私は、作品には「強さ」が必要だと考えています。そして強さを持った作品を生み出すには、その強さを支える背骨が必要です。私の作品にとってその背骨は、キャラクターの性格や個性であり、物語なんです。背骨を作り、その背骨に沿って考える。そうすると、自然と本来あるべき姿が浮かび上がってくる。嘘ではないカタチ、本物のカタチができあがる。奇をてらって変なカタチにしたり、カタチ先行で作ることももちろんできます。でもそれは本物ではないと思いますし、強さを持った作品にはならないと思います。

 

「強さ」に近い概念ですが、「存在感」も意識しています。私の作品は一匹一匹が独立した存在です。「モノ」ではなく、「存在」なんです。一匹一匹性格も違うし、表情も違う。持ってくれる人それぞれの仲間になれる存在。そんな独立した存在になれるように意識して作り上げています。

ー 今後はどのように作家活動を続けていくおつもりですか?

目標として「作業人数を増やして量産したい」とか「売上を上げる」とか足し算的に大きくなっていくことを掲げる作家さんも多いかなと思うのですが、私にはそういう働き方は合わないのかなと感じています。

 

それよりも、楽しいこと、新しいことに色々とチャレンジしていきたい。もちろん、失敗することも、悔しいこともたくさん経験するかもしれない。それでも、失敗することや後悔することを恐れずに、より良い作品を作り続けていけるよう挑戦していく。そんな風に活動していきたいと考えています。

 

私は、自分の人生自体が作品だと考えているんです。「人からみたらちょっとハチャメチャだけど、なんだかすごくいい人生」と言えるような、「作品として面白い」と胸を張って言えるような人生にしていきたい。だから私は、これからも色々なことにチャレンジして、面白い失敗もたくさんして、素敵な作品を作り続けていきたいんです。

ー この記事を読まれる方の中には、作家として活動していきたいと思いつつ、悩まれている方もいらっしゃるかと思います。そうした方々に何かアドバイスがあればお願いします。

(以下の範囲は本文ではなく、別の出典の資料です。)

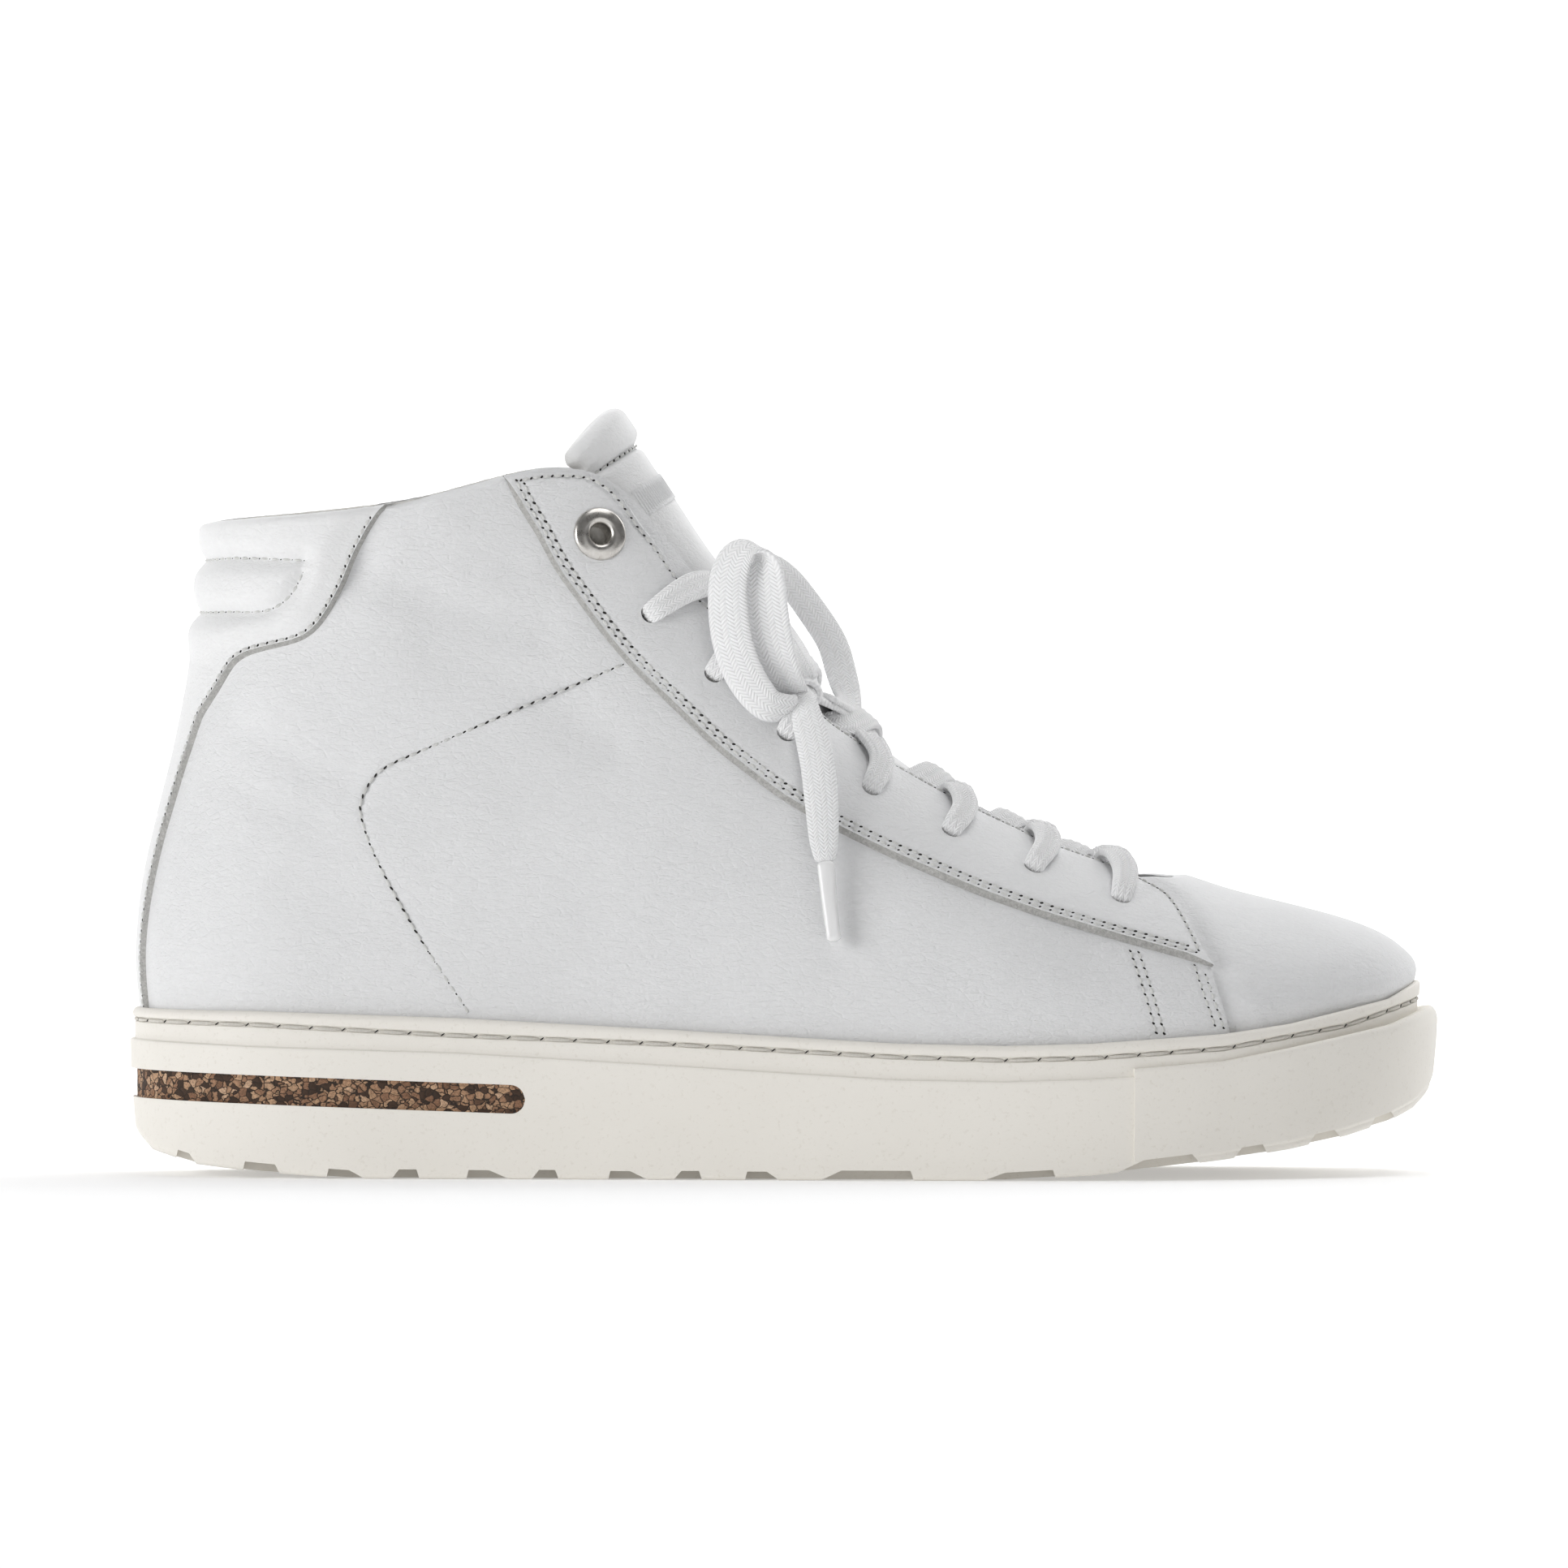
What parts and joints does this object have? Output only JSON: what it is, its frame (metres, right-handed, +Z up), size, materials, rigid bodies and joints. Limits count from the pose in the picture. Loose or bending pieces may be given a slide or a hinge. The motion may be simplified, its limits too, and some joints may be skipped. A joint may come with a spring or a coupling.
{
  "type": "high-top sneaker",
  "caption": "White leather high-top sneaker with a cup sole, cork inlay round the heel, padded collar and tongue, and flat laces tied in a bow.",
  "frame": {"origin": "on the ground under the middle of the shoe's box", "axes": "+X to the toe, +Y to the inner side of the foot, +Z up"},
  "size_m": [0.3003, 0.1138, 0.1765],
  "materials": {
    "white_leather": "fine grained, satin",
    "sole_rubber": "satin",
    "cork": "granular, matte",
    "thread": "matte",
    "foam": "matte",
    "board": "matte",
    "lining": "matte",
    "nickel": "polished",
    "lace": "woven, matte",
    "aglet": "gloss"
  },
  "bodies": {
    "shoe": {"outsole": "sole_rubber", "toe_bumper": "sole_rubber", "cork_inlay": "cork", "sidewall_thread": "thread", "midsole_filler": "foam", "insole_board": "board", "footbed": "foam", "footbed_cover": "lining", "vamp": "white_leather", "quarter_lateral": "white_leather", "quarter_medial": "white_leather", "heel_panel": "white_leather", "eyestay_lateral": "white_leather", "eyestay_medial": "white_leather", "eyestay_backing_lateral": "lining", "eyestay_backing_medial": "lining", "heel_counter": "board", "toe_puff": "board", "collar_foam": "foam", "quarter_lining": "lining", "vamp_lining": "lining", "tongue_leather": "white_leather", "tongue_foam": "foam", "tongue_lining": "lining", "metal_eyelet_lateral": "nickel", "metal_eyelet_medial": "nickel", "eyelet_washer_lateral": "nickel", "eyelet_washer_medial": "nickel", "lace_bar": "lace", "lace_strand_a": "lace", "lace_strand_b": "lace", "lace_knot": "lace", "bow_loop_near": "lace", "bow_loop_far": "lace", "lace_end_near": "lace", "lace_end_far": "lace", "aglet_near": "aglet", "aglet_far": "aglet"},
    "tongue_flap": {"tongue_top_leather": "white_leather", "tongue_top_foam": "foam", "tongue_top_lining": "lining", "tongue_label": "white_leather"}
  },
  "joints": [
    {"name": "tongue_fold", "type": "hinge", "parent": "shoe", "child": "tongue_flap", "pos_m": [-0.03037, 0, 0.14632], "axis": [0, 1, 0], "range_deg": [-20, 8], "stiffness_Nm_per_rad": 0.02}
  ]
}
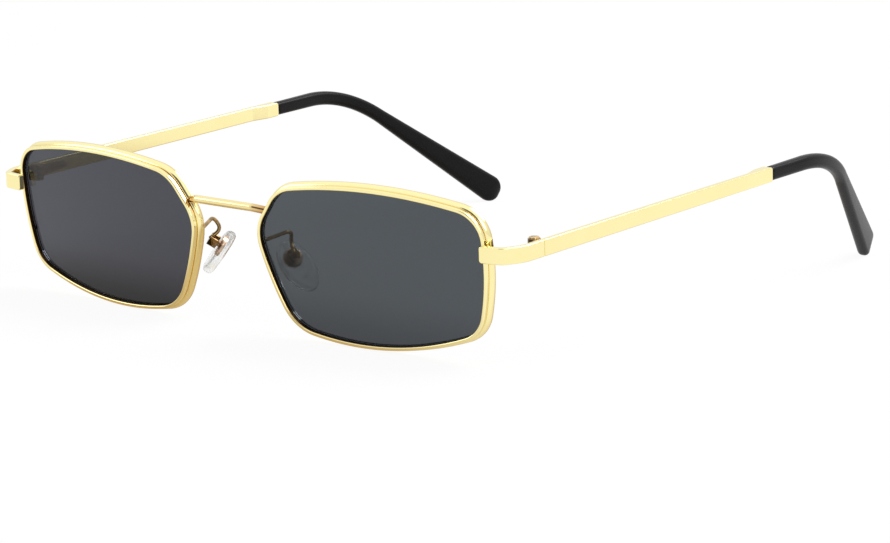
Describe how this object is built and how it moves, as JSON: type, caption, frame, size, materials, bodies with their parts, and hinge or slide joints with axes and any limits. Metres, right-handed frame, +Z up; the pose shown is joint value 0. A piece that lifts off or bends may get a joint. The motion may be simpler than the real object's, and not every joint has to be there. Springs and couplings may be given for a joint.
{
  "type": "sunglasses",
  "caption": "Narrow rectangular metal sunglasses with tinted lenses, silicone nose pads, and folding flat temples with curved black ear tips.",
  "frame": {"origin": "middle of the lower face of the bounding box, on the surface that the open glasses stand on", "axes": "+X to the wearer's left, +Y from the lenses back to the ear tips, +Z up; the glasses stand open on their rims and ear tips"},
  "size_m": [0.1402, 0.1584, 0.0344],
  "materials": {
    "gold_metal": "polished pale gold plating",
    "grey_lens": "smooth neutral grey tint, slightly paler towards the lower edge",
    "black_tip": "satin moulded",
    "clear_silicone": "clear, soft, slightly milky",
    "insert_metal": "satin rose gold, seen through the pad",
    "screw_metal": "turned, slotted"
  },
  "bodies": {
    "front": {"bridge": "gold_metal", "rim_left": "gold_metal", "lens_left": "grey_lens", "end_piece_left": "gold_metal", "rim_lock_upper_left": "gold_metal", "rim_lock_lower_left": "gold_metal", "rim_screw_left": "screw_metal", "front_hinge_left": "gold_metal", "hinge_screw_left": "screw_metal", "pad_arm_left": "gold_metal", "pad_box_left": "gold_metal", "pad_screw_left": "screw_metal", "rim_right": "gold_metal", "lens_right": "grey_lens", "end_piece_right": "gold_metal", "rim_lock_upper_right": "gold_metal", "rim_lock_lower_right": "gold_metal", "rim_screw_right": "screw_metal", "front_hinge_right": "gold_metal", "hinge_screw_right": "screw_metal", "pad_arm_right": "gold_metal", "pad_box_right": "gold_metal", "pad_screw_right": "screw_metal"},
    "temple_left": {"temple_bar_left": "gold_metal", "temple_tip_left": "black_tip", "temple_hinge_left": "gold_metal"},
    "pad_left": {"nose_pad_left": "clear_silicone", "pad_insert_left": "insert_metal"},
    "temple_right": {"temple_bar_right": "gold_metal", "temple_tip_right": "black_tip", "temple_hinge_right": "gold_metal"},
    "pad_right": {"nose_pad_right": "clear_silicone", "pad_insert_right": "insert_metal"}
  },
  "joints": [
    {"name": "temple_fold_left", "type": "hinge", "parent": "front", "child": "temple_left", "pos_m": [0.06735, -0.06263, 0.02208], "axis": [0, -0.0558, 0.9984], "range_deg": [0, 88]},
    {"name": "temple_fold_right", "type": "hinge", "parent": "front", "child": "temple_right", "pos_m": [-0.06735, -0.06263, 0.02208], "axis": [0, 0.0558, -0.9984], "range_deg": [0, 82]},
    {"name": "pad_rock_left", "type": "hinge", "parent": "front", "child": "pad_left", "pos_m": [0.01116, -0.06889, 0.01621], "axis": [-0.3822, -0.815, -0.4356], "range_deg": [-8, 8]},
    {"name": "pad_rock_right", "type": "hinge", "parent": "front", "child": "pad_right", "pos_m": [-0.01116, -0.06889, 0.01621], "axis": [0.3822, -0.815, -0.4356], "range_deg": [-8, 8]}
  ]
}
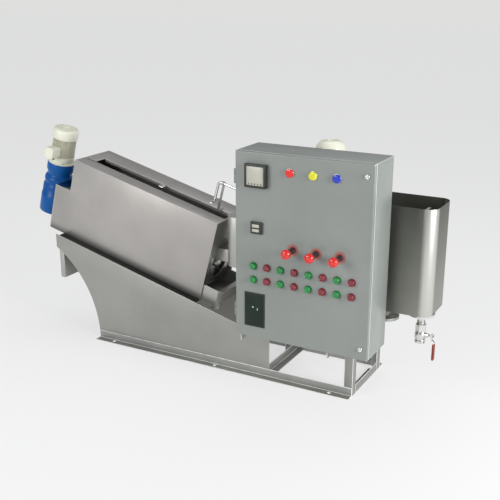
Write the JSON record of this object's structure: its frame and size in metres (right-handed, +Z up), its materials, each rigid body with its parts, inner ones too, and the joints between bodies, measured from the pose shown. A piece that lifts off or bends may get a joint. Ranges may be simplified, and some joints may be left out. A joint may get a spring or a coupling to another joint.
{
  "type": "sludge dewatering screw press",
  "caption": "Fixed screw press: inclined ring drum in a slotted casing with a geared motor, feed, mixing and metering tanks on an angle frame, and a control cabinet.",
  "frame": {"origin": "centre of the base frame's anchor bolt rectangle, on the floor", "axes": "+Z up; +X along the base frame from the drive towards the tanks; -Y towards the control cabinet's front"},
  "size_m": [2.1848, 0.661, 1.083],
  "materials": {
    "frame_steel": "satin",
    "cheek_steel": "satin",
    "stainless": "satin",
    "cover_steel": "brushed",
    "drum_steel": "satin",
    "tank_steel": "brushed",
    "gear_blue": "gloss",
    "motor_cream": "satin",
    "bright_pipe": "polished",
    "grip_red": "satin",
    "cabinet_paint": "satin",
    "zinc_plate": "satin",
    "meter_black": "matte",
    "lamp_lens": "gloss",
    "button_cap": "gloss",
    "stop_red": "gloss",
    "collar_black": "gloss",
    "window_dark": "gloss"
  },
  "bodies": {
    "press": {"agitator_gearbox": "gear_blue", "agitator_motor": "motor_cream", "body_bearers": "stainless", "cabinet_arms": "frame_steel", "cabinet_hinges": "zinc_plate", "cabinet_shelf": "frame_steel", "cabinet_shell": "cabinet_paint", "cake_chute": "stainless", "cross_rails": "frame_steel", "drain_valve": "bright_pipe", "drive_motor": "motor_cream", "drum_flanges": "drum_steel", "drum_rings": "drum_steel", "fan_cowl": "motor_cream", "feed_box": "stainless", "feed_duct": "stainless", "feed_lid": "stainless", "filtrate_tray": "stainless", "flocculation_tank": "stainless", "front_cheek": "cheek_steel", "front_cover": "cover_steel", "front_posts": "frame_steel", "front_rail": "frame_steel", "gearbox": "gear_blue", "lower_end_plate": "stainless", "metering_tank": "tank_steel", "mounting_plate": "zinc_plate", "outlet_nozzle": "stainless", "pipe_stay": "stainless", "rear_cheek": "cheek_steel", "rear_cover": "cover_steel", "rear_posts": "frame_steel", "rear_rail": "frame_steel", "rinse_pipe": "bright_pipe", "screw": "drum_steel", "tank_bearers": "frame_steel", "tank_lid": "stainless", "tank_straps": "frame_steel", "terminal_box": "motor_cream", "tie_rods": "drum_steel", "tray_ends": "stainless", "tray_outlet": "stainless", "tray_sides": "stainless", "upper_end_plate": "stainless", "weir_plate": "stainless"},
    "cabinet_front": {"cabinet_door": "cabinet_paint", "door_hinges": "zinc_plate", "panel_meter": "meter_black", "panel_gauge": "meter_black", "pilot_lamps": "lamp_lens", "push_buttons": "button_cap", "stop_collars": "collar_black", "window_plate": "window_dark", "door_locks": "bright_pipe"},
    "drain_lever": {"valve_handle": "bright_pipe", "lever_grip": "grip_red"},
    "stop_left": {"stop_head_left": "stop_red"},
    "stop_middle": {"stop_head_middle": "stop_red"},
    "stop_right": {"stop_head_right": "stop_red"}
  },
  "joints": [
    {"name": "door_swing", "type": "hinge", "parent": "press", "child": "cabinet_front", "pos_m": [0.211, -0.3505, 0.679], "axis": [0, 0, -1], "range_deg": [0, 120]},
    {"name": "valve_turn", "type": "hinge", "parent": "press", "child": "drain_lever", "pos_m": [0.96, -0.045, 0.301], "axis": [1, 0, 0], "range_deg": [0, 90]},
    {"name": "stop_press_left", "type": "slide", "parent": "cabinet_front", "child": "stop_left", "axis": [0, 1, 0], "range_m": [0, 0.004], "stiffness_N_per_m": 600},
    {"name": "stop_press_middle", "type": "slide", "parent": "cabinet_front", "child": "stop_middle", "axis": [0, 1, 0], "range_m": [0, 0.004], "stiffness_N_per_m": 600},
    {"name": "stop_press_right", "type": "slide", "parent": "cabinet_front", "child": "stop_right", "axis": [0, 1, 0], "range_m": [0, 0.004], "stiffness_N_per_m": 600}
  ]
}
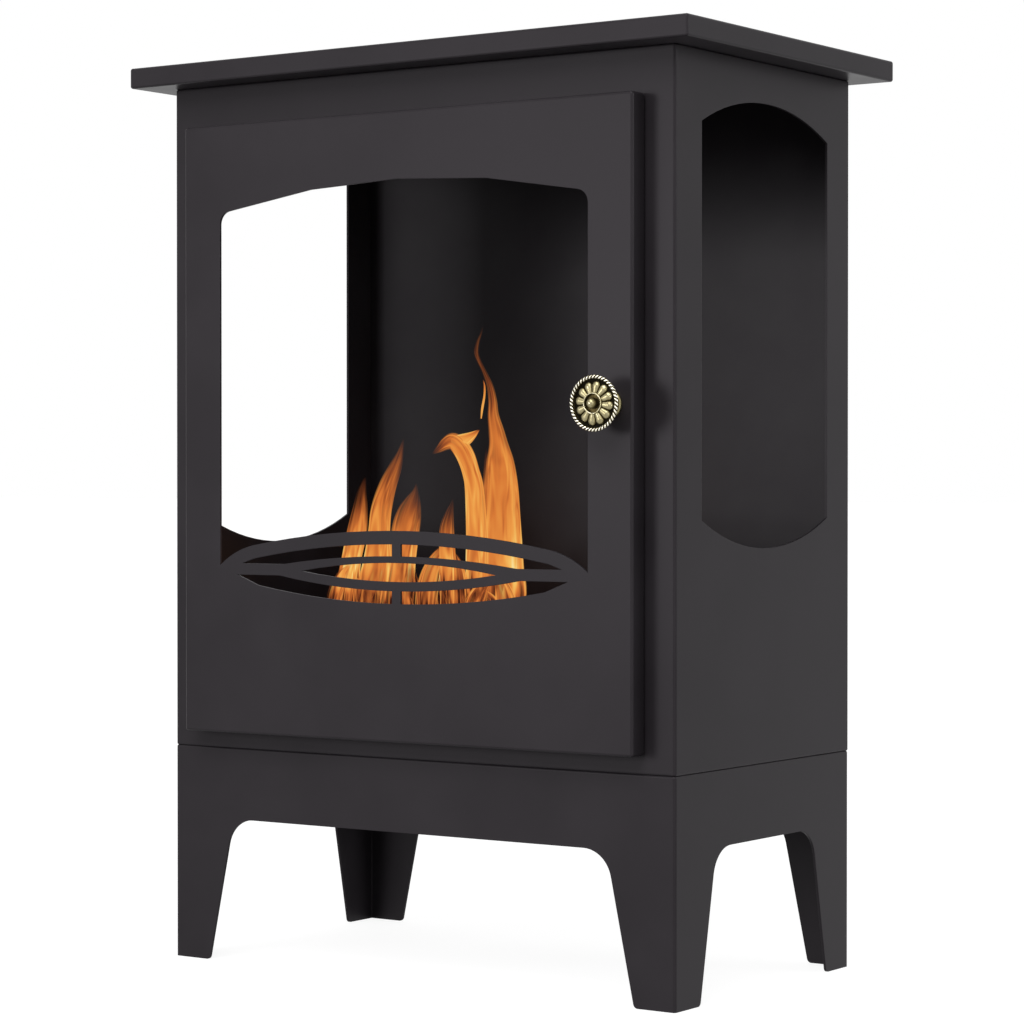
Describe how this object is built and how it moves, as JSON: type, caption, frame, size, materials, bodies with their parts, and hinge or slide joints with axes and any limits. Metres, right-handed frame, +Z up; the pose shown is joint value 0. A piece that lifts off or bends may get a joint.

実は私、今年大きな病気をしてしまいまして。その際に「自分は死ぬまでに何をしたいのか」と本気で考えました。ですが、考えても考えても、特別なことは何も出てこなかったんですね。唯一あったのは「昨日までと同じように、一個でも多く作品を創り出したい」という感情だけでした。

 

造形物は作ったら終わりではありません。造形物と届けた人との関係性が生まれたときに初めて完成すると思っています。私が創り出した作品と、それを手にする人との間に関係性が生まれる瞬間。その瞬間を死ぬまでにひとつでも多く見ていたい。そう思ったんです。

 

ここまで来るのに、私自身、恥と失敗の連続でした。ですが、それに見合うだけの価値がある仕事だと自信を持って言うことができます。これから作家活動に入ろうかと考えていらっしゃる方は、色々と不安に思うことがあるかもしれません。決して楽な道だとは言えません。挫折も苦労も失敗も、きっとたくさん経験することになるかと思います。それでも、死ぬ日までやっていたいと思える仕事、それが作家としての仕事だと思います。

取材を終えて

ひとつひとつの作品ごとに、物語や性格を考え、その設定に沿って考えることで、嘘のない、本来あるべきカタチが浮かび上がっていく。物語や性格が作品の背骨となり、背骨を持った作品には、人を魅了する力強さ、存在感が備わり、唯一無二のものとなる。

 

僕自身、あかころさんの作品をいくつも持っていますが、どれも可愛さの中に力強さ・存在感があり、身に着けたりデスクに置いたりすると、まるで自分のパートナーがそっと自分の傍に佇んでいるような不思議な感じを覚えます。

(実際の伊藤デスク)

あかころさんは「人からみたらちょっとハチャメチャだけど、なんだかすごくいい人生」と言えるような、「作品として面白い」と思える人生にしたいとおっしゃっています。そして、そんな人生の核をなす作家活動のことを「死ぬ日までやっていたいと思える仕事」と表現されています。

 

創作を愛し、人生を愛している。そんなあかころさんのまっすぐな人柄や人生観がその作風に出ている気がします。嘘のない、本当の気持ちが作品に現れている。だからこそ、あかころさんの作品には力があり、多くの人を魅了しているのだと思います。